Perhaps we might dare to be honest about the questions we have, the anger we sometimes feel, the desperation that sometimes comes close, knowing that our Saviour had similar experiences, that being truthful about who we are might lead to acceptance or challenge but will certainly be met with amazing grace.
Perhaps we might dare to attempt to love the weird and wonderful women and men we meet with here, treating our sisters and brothers not merely as objects who might fit in with our preferences and picture but as beloved children of God, bearers of the Holy Spirit, who might sustain and surprise us, frustrate and forgive us, who might recognize and reveal God’s presence with us.

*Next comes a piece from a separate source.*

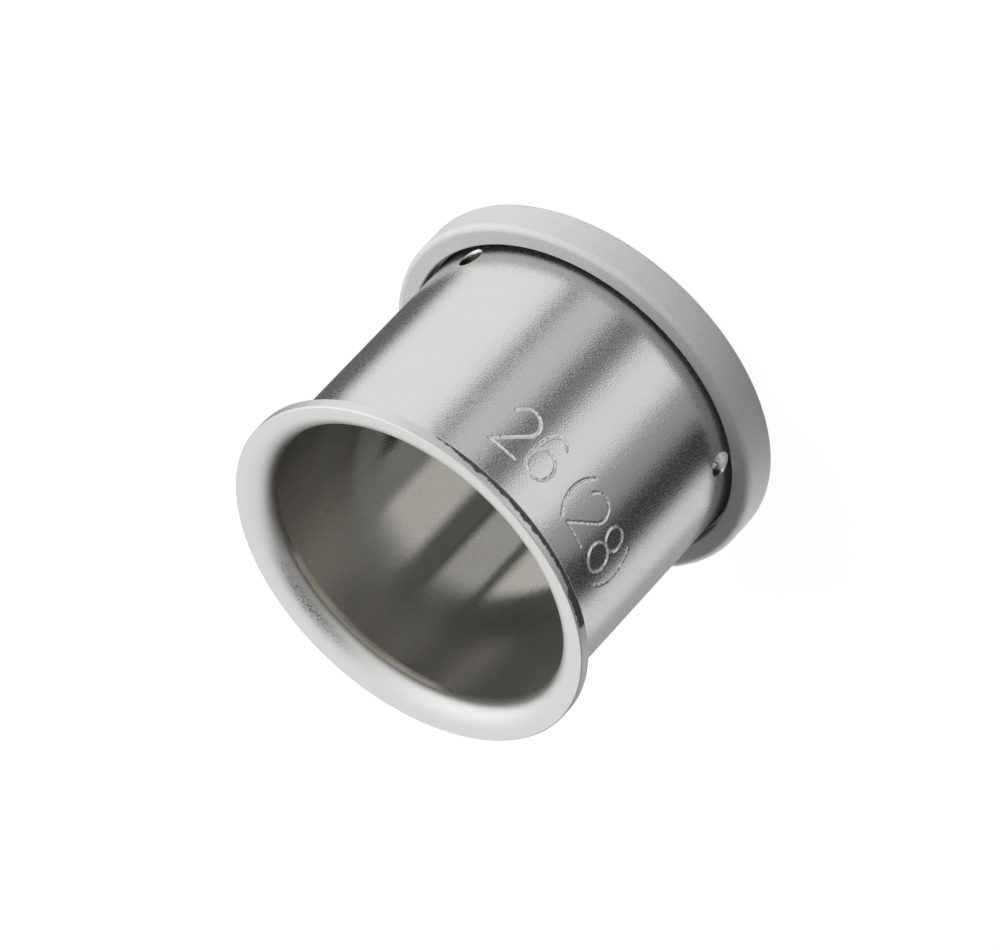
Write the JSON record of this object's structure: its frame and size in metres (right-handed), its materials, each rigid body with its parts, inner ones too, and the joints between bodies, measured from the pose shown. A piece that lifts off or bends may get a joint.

Well, today we welcome Julie into this enterprise with us. So pray for her- she’ll need it! And meet her, delight in her, as she is – as God created her to be, without the need for any airbrushing or photoshopping! For in doing so, Julie and each of us here might proudly join the Church picture with Junia, whose name and image is synonymous with radical welcome, inclusion, diversity and equality today. We might be pictured with Mary Magdalene, the Samaritan woman, Jairus’ daughter and all the women whose lives were transformed by the Nazarene preacher; with the Roman soldier, the Ethiopian eunuch, the Philippian prison guard and all the unlikely faces who have been brought into the picture; and with Jesus himself –the God who took on flesh, blood, warts and all so to teach us how to live and show us how we are loved. It’s quite the family portrait. Say cheese! Amen.
To Consider
- What difference might it make to our homes/community/world, if we truly believed that each and every person truly is created and loved by God?
- What would it mean for you to bring the parts of your life you try to hide before God and/or to church?
- How would it feel to stand in front of a mirror and to thank God for making you, you?
- This week could you pray for someone you would like to photoshop out of your picture, or perhaps try to love them in deed?